Not too long ago I was looking at interfacing some of my search tech with the CIA's World Factbook (anonymized link), but as is not uncommon they don't have any way of getting at the data other than loading the site in a browser or writing a scraper for it.  No RSS feed, no API, which sort of makes sense when you consider that it was meant as a reference work.  Load it up, maybe run a search, and go about your business.  A coder named Ian Coleman wrote a utility which periodically scrapes the entire Factbook and writes the contents out as a JSON document.  Once I discovered this, I spent some time trying to figure out how best to use it and threw some of my usual tools at it.  To say that it just wasn't working is probably being polite.  So, I decided to sit down a few days ago and write a custom tool that did exactly what I wanted.  Let's look at a little snippet of what I'm dealing with:

  "countries": {
    "world": {
      "data": {
        "name": "World",
        "introduction": {
          "background": "Globally..."
        "geography": {
          "overview": "The surface of the earth...",
          "map_references": "Physical Map of the World",
          "area": {
      "metadata": {
        "date": "2019-06-24",
        "source": "",
        "nearby_dates": "*/"

As you can see, we have keys ("countries", "world", "data", and so forth) and values ("Physical Map of the World", "2019-06-24", et al) organized hierarchically.  It seems pretty straightforward, logical, and internally consistent.  But I didn't have a tool that would let me explore the data the way I wanted, which is to say "Let me use keys in a logical manner to find values with a minimum of bullshit."  I didn't want to mess with having to write a parser or write any more JSONpaths than absolutely necessary, I wanted a thin layer over top of the file that let me treat it as a database with a REST API on top.  So, I wrote one.  I call it the Universal JSON Server.
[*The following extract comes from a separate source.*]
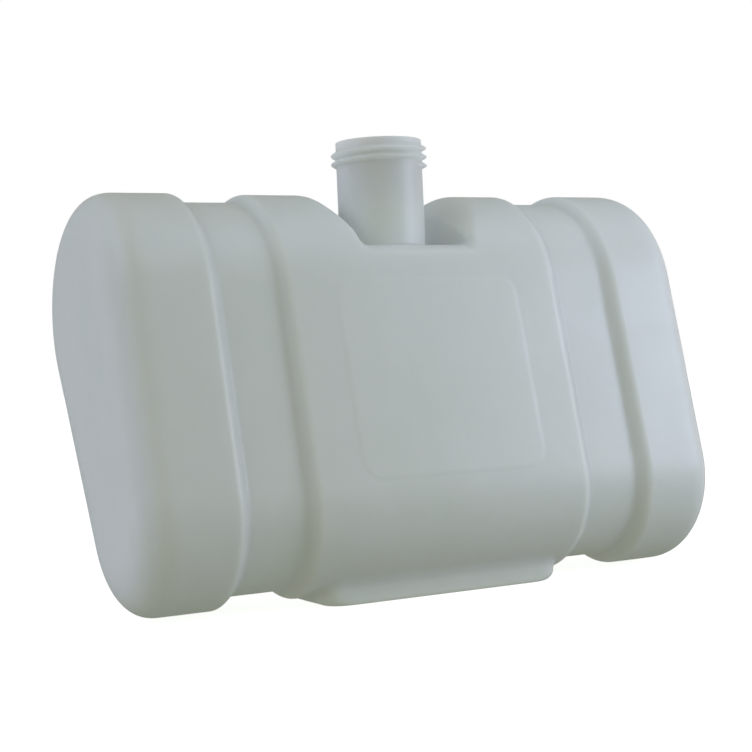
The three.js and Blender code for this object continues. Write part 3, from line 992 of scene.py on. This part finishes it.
def area(name, place_at, target, size, power, colour):
    """A soft rectangular light, in metres and watts, that the camera doesn't see."""
    light = bpy.data.lights.new(name, "AREA")
    light.shape = "RECTANGLE"
    light.size, light.size_y = size
    light.energy = power
    light.color = colour
    made = bpy.data.objects.new(name, light)
    made.location = place_at
    made.rotation_euler = (Vector(place_at) - Vector(target)).to_track_quat("Z", "Y").to_euler()
    made.visible_camera = False
    bpy.context.scene.collection.objects.link(made)


def studio():
    """A white background, lit as by broad soft panels: each lights from one side and fades round it."""
    world = bpy.data.worlds.new("studio")
    bpy.context.scene.world = world
    world.use_nodes = True
    tree = world.node_tree
    where = node(tree, "ShaderNodeTexCoord").outputs["Generated"]
    total = ROOM_LIGHT
    for towards, narrowness, colour in PANELS:
        way = towards.normalized()
        facing = node(tree, "ShaderNodeVectorMath", {0: where, 1: way}, operation="DOT_PRODUCT")
        share = sums(tree, "POWER", sums(tree, "MAXIMUM", facing.outputs["Value"], 0.0), narrowness)
        lit = node(tree, "ShaderNodeVectorMath", {0: colour}, operation="SCALE")
        tree.links.new(share, lit.inputs["Scale"])
        more = node(tree, "ShaderNodeVectorMath", {0: total, 1: lit.outputs[0]}, operation="ADD")
        total = more.outputs[0]
    seen = node(tree, "ShaderNodeBackground", {"Color": (1, 1, 1, 1)})
    lit = node(tree, "ShaderNodeBackground", {"Color": total})
    path = node(tree, "ShaderNodeLightPath")
    mixed = node(tree, "ShaderNodeMixShader", {0: path.outputs["Is Camera Ray"]})
    tree.links.new(lit.outputs[0], mixed.inputs[1])
    tree.links.new(seen.outputs[0], mixed.inputs[2])
    tree.links.new(mixed.outputs[0], tree.nodes["World Output"].inputs[0])


# The camera stands to the left and looks a little down, tilted a little clockwise.
YAW, PITCH, ROLL = (math.radians(a) for a in (28.13, 0.72, 2.52))
# Its focal length over the picture's width, its place in millimetres, and its reach in metres.
LENS_SHARE = 1585.7 / 752
SENSOR = 36
LOOKED_AT = Vector((0, 16.5, 99.31))
DISTANCE = 751.5
TO_ONE_SIDE = -7.06
FURTHEST_SEEN = 50
# Level directions as the camera sees them.
TO_RIGHT = Vector((math.cos(YAW), -math.sin(YAW), 0))
TO_BACK = Vector((math.sin(YAW), math.cos(YAW), 0))
TO_TOP = Vector((0, 0, 1))
# The even light from everywhere.
ROOM_LIGHT = (0.065, 0.088, 0.018)
# Which way each panel lies, how narrow it is, and its colour.
PANELS = [
    (TO_TOP, 2.0, (0.215, 0.150, 0.070)),
    (-TO_TOP, 2.0, (0.270, 0.255, 0.265)),
    (-TO_BACK, 2.0, (0.475, 0.465, 0.425)),
    (TO_RIGHT, 2.0, (0.080, 0.175, 0.310)),
    (-TO_RIGHT + 0.8 * TO_TOP - 0.3 * TO_BACK, 8.0, (1.30, 1.43, 1.98)),
    (TO_RIGHT + 0.8 * TO_TOP - 0.3 * TO_BACK, 8.0, (0.40, 0.30, 0.25)),
    (-TO_RIGHT + 0.5 * TO_BACK, 8.0, (0.79, 0.79, 1.01)),
    (TO_RIGHT + 0.5 * TO_BACK, 8.0, (0.53, 0.26, 0.06)),
    (TO_BACK, 2.0, (0.12, 0.12, 0.12)),
]
studio()
area(
    "right_softbox", place_at=(0.40, -0.30, 0.20), target=(0.1, -0.03, 0.1),
    size=(0.25, 0.3), power=0.91, colour=(0.685, 0.755, 1.0),
)
area(
    "top_softbox", place_at=(0.1, -0.15, 0.6), target=(0, 0, 0.15),
    size=(0.5, 0.3), power=0.458, colour=(0.475, 0.68, 1.0),
)

camera_data = bpy.data.cameras.new("camera")
camera_data.lens = LENS_SHARE * SENSOR
camera_data.sensor_width = SENSOR
camera_data.clip_end = FURTHEST_SEEN
camera = bpy.data.objects.new("camera", camera_data)
bpy.context.scene.collection.objects.link(camera)
bpy.context.scene.camera = camera
level = math.cos(PITCH)
ahead = Vector((math.sin(YAW) * level, math.cos(YAW) * level, -math.sin(PITCH)))
right = ahead.cross(TO_TOP).normalized()
above = right.cross(ahead)
tilted_right = right * math.cos(ROLL) - above * math.sin(ROLL)
tilted_up = right * math.sin(ROLL) + above * math.cos(ROLL)
eye = right * TO_ONE_SIDE + LOOKED_AT - ahead * DISTANCE
turn = Matrix((tilted_right, tilted_up, -ahead)).transposed().to_4x4()
camera.matrix_world = Matrix.Translation(eye * MM) @ turn

bpy.context.scene.view_settings.view_transform = "Standard"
I was going to call it something silly, like Fred the Frog (because, JSON -> Jason -> Blaster Master (what can I say, my mind is a weird machine)) but cute names and in-jokes that make sense to only two people on the entire Net don't make for good search terms.  What I basically did was take another piece of code I wrote which implemented a small REST API and cut the stuff I didn't need out.  In its place I added a little bit of code that loads the JSON document into a nested hash table, takes the URI it receives, and chops it up into a set of keys to traverse the hash table with.  If a key matches, it drops one more level inward, and if it doesn't it throws an error.  So, you can explore the data to find what you want, then save off the path and reference it in the future with as little pain in the ass as possible.  I made the code as lightweight as possible, it has no external dependencies, which is to say if you have a basic install of Python 3 you have everything the Universal JSON Server needs to run, with no config files to hand-hack necessary.  Here's how I start it up for my intended use case:

{14:01:02 @ Sun Jul 28}
[drwho @ windbringer universal_json_server] () $ ./
    --json ~/cia_world_factbook_api/data/factbook.json

Let's look at some top-level keys:

{12:29:55 @ Sun Jul 28}
[drwho @ windbringer ~] () $ curl http://localhost:11000/

Nice.  Let's take a closer look at the document metadata.  Paste the string "metadata" onto the end of the URL we pass to cURL:

{14:02:07 @ Sun Jul 28}
[drwho @ windbringer ~] () $ curl http://localhost:11000/metadata
    "date": "2019-06-24",
    "parsed_time": "2019-07-02 02:05:00 UTC",
    "parser_version": "0.0.3-beta"

Whee.  Isn't that nice.  Now let's grab the timestamp that this dump of the CIA World Factbook was made:

[drwho @ windbringer ~] () $ curl http://localhost:11000/metadata/parsed_time
"2019-07-02 02:05:00 UTC"

Using these somewhat trivial examples as object lessons, we can drill down in the data for a very specific piece of information with the same techniques.  I wonder what the budget of Belarus was the last time the Factbook was updated...

{14:07:29 @ Sun Jul 28}
[drwho @ windbringer ~] () $ curl http://localhost:11000/countries/belarus/data/economy/budget
    "date": "2017",
    "expenditures": {
        "units": "USD",
        "value": 20570000000
    "revenues": {
        "units": "USD",
        "value": 22150000000

You can do this drilling down procedure with just about anything that speaks HTTP, from a web browser to custom tools you've written to communicate with API services.  Yes, the UJS has a couple of bugs.  There are some edge cases that I haven't accounted for yet, which I'll get to as I run into them with different data sets.  If you happen to find any please open a bug ticket to let me know about it.  Or, better yet, file a pull request with a fix so I can incorporate it.